Interestingly, due to Samsung Magic, the exact kernel version of ALL current kernels for this phone are absolutely identical and show "2.6.35.7-EI2"... changing any value in the version when compiling causes boot loops on the device.

But to answer your question, yes, you can go between any kernels, including the stock one, at your leisure.


----------



## caveman90 (Jul 14, 2012)

I believe changing kernals is more for themes and overclocking. titanium backup works great for me to freeze apps. but then again tweaked 2.2 rom is working great also for me and I have only been doing this for a couple weeks. My sugestion would be to get rooted, I used the simplified guide. make sure to use the older version of superuser as stated in the guide and do not let it update. use clockworkmod recovery to do a nandroid backup. then slap that 2.2 on there you wont be sorry. btw I am using this kernal and it is working fine as well. https://www.box.com/s/e85baae17616dc9c498f


----------



## Sick0 (Aug 27, 2011)

Had a scare with my phone, thought I had really messed up. So I don't guess I will be running anything short of stock









Thanks for all the help.


----------



## _bag_ (Mar 27, 2012)

Sick0 said:


> Had a scare with my phone, thought I had really messed up. So I don't guess I will be running anything short of stock
> 
> 
> 
> ...


If you have CWM, it's ridiculously hard to completely brick your phone by messing around. No matter what kind of voodoo I've done, I've always managed to recover it somehow. Don't give up that easily


----------



## Crystawth (May 9, 2012)

_bag_ said:


> If you have CWM, it's ridiculously hard to completely brick your phone by messing around. No matter what kind of voodoo I've done, I've always managed to recover it somehow. Don't give up that easily


not to mention, even if you cant get to CWM... you can use the bootloader to flash systemfs.rfs, and recovery.bin files...

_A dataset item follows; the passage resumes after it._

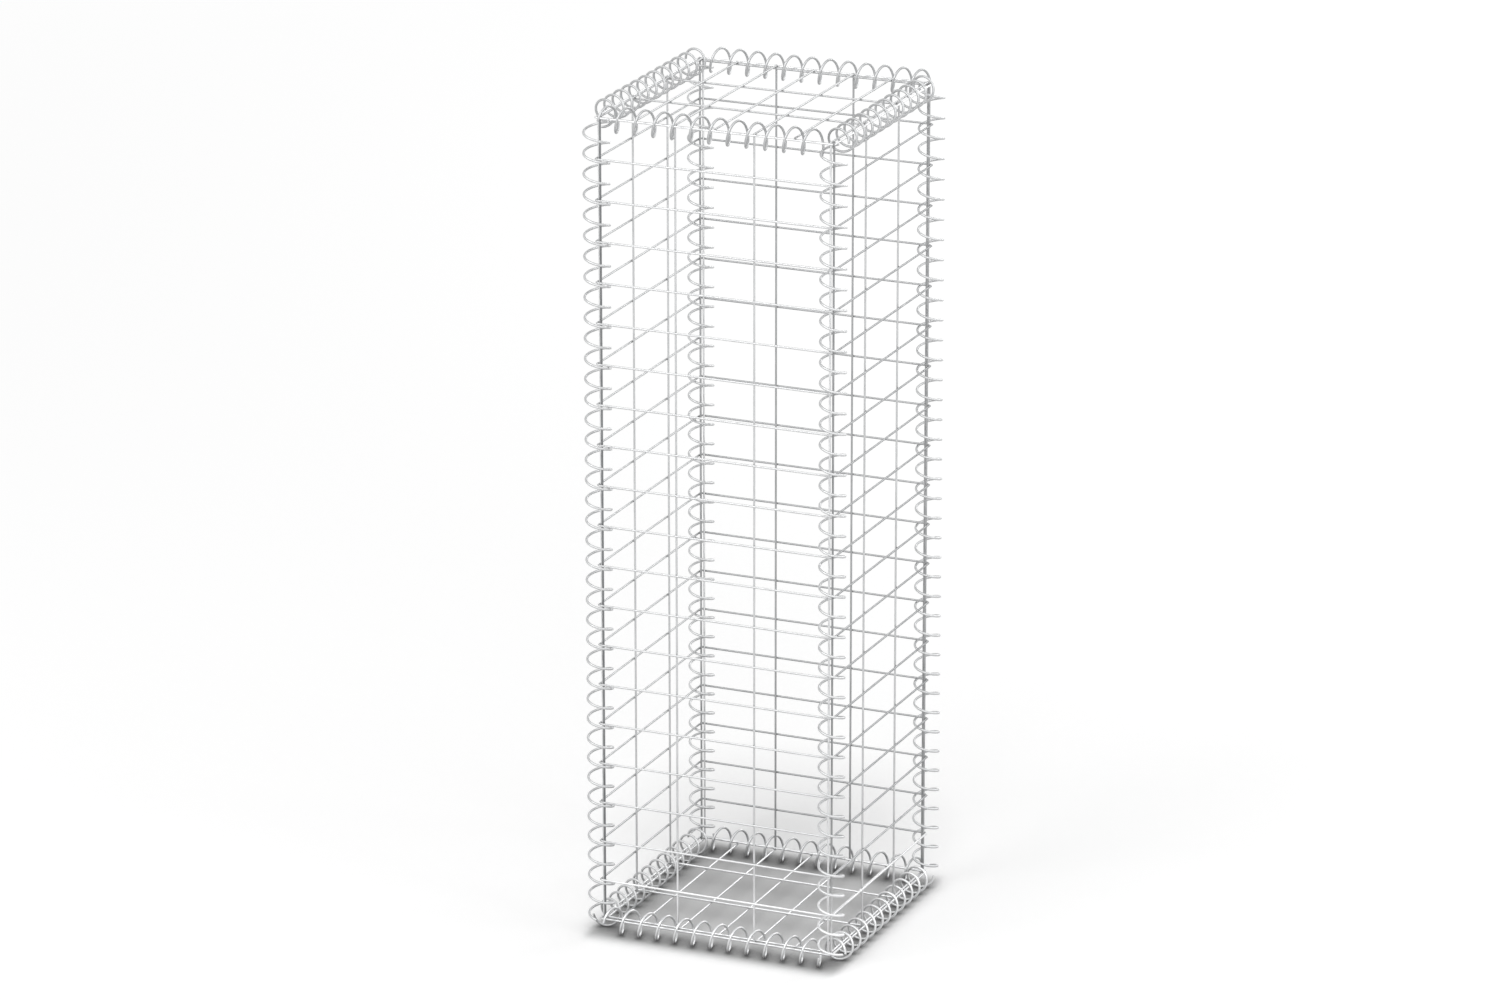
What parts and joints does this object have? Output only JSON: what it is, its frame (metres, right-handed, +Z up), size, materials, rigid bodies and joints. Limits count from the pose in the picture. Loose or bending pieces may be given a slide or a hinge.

the only real way to brick this phone is if you try to replace the bootloader, which i wouldn't recommend.....


----------



## caveman90 (Jul 14, 2012)

_bag_ said:


> If you have CWM, it's ridiculously hard to completely brick your phone by messing around. No matter what kind of voodoo I've done, I've always managed to recover it somehow. Don't give up that easily


I agree, if I can do this with no help other than reading then you can too. just feel free to ask those questions you have first.


----------